According to one survey, in the period between May 1, 2012 and August 24, 2013, police killed at least 1450 people in the US. Since the FBI claims there were 400 "justified" police killings during 2012 (and we know how loose the term "justified" is, given judgements like the Ferguson Grand Jury's!), we can assume that many or most of those 1450 people killed were killed unjustifiably, i.e.: murdered by police. Many of the victims of police shootings are children or old people, like the elderly man in Georgia killed by cop last year during a traffic stop when he reached into the back of his pickup truck to retrieve his cane, or the two young boys killed recently for holding toy guns, one in Ohio and one in California. Incredibly, there is no official count of the number of Americans killed each year by police. As the Washington Post reports, we know the accurately the number of people killed by sharks each year (53 in 2013), and even the number of hogs living on American farms (64 million in 2010), and we know the number of police killed in the line of duty (48 in 2012). But the FBI and Dept. of Justice, which require all kinds of statistics from police agencies, don't ask about police-involved-killings.

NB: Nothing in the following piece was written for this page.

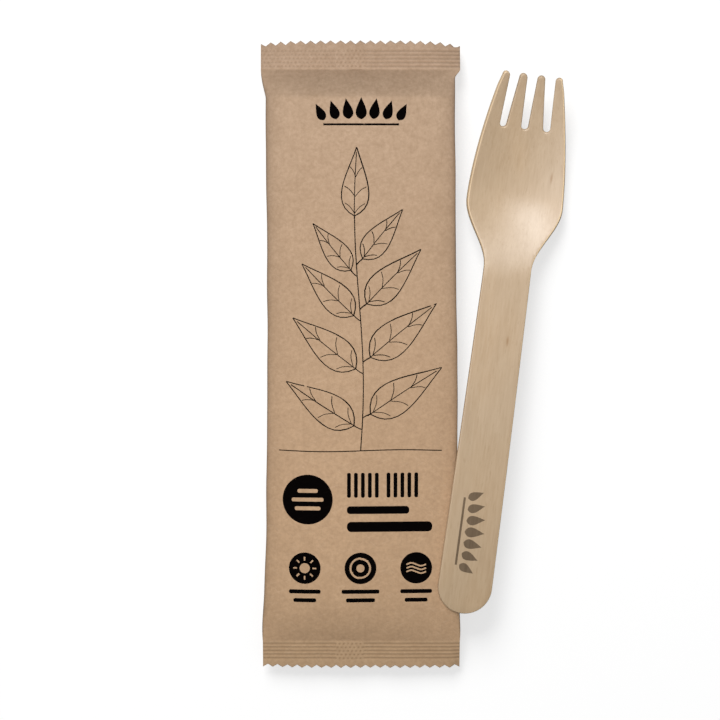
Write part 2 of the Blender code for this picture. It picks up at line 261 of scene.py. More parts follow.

The only possible reason for their not asking for that information is that police don't like to have their violent acts open to examination, and police are politically powerful, so even asking is to touch a political third rail.
According to one report cited by the Cato Institute, US cops and other law-enforcement officers killed over 5000 people between 9/11/2001 and November 6, 2013, making police a bigger threat to Americans than terrorists, including the ones accused of attacking the World Trade Center and the Pentagon on 9/11.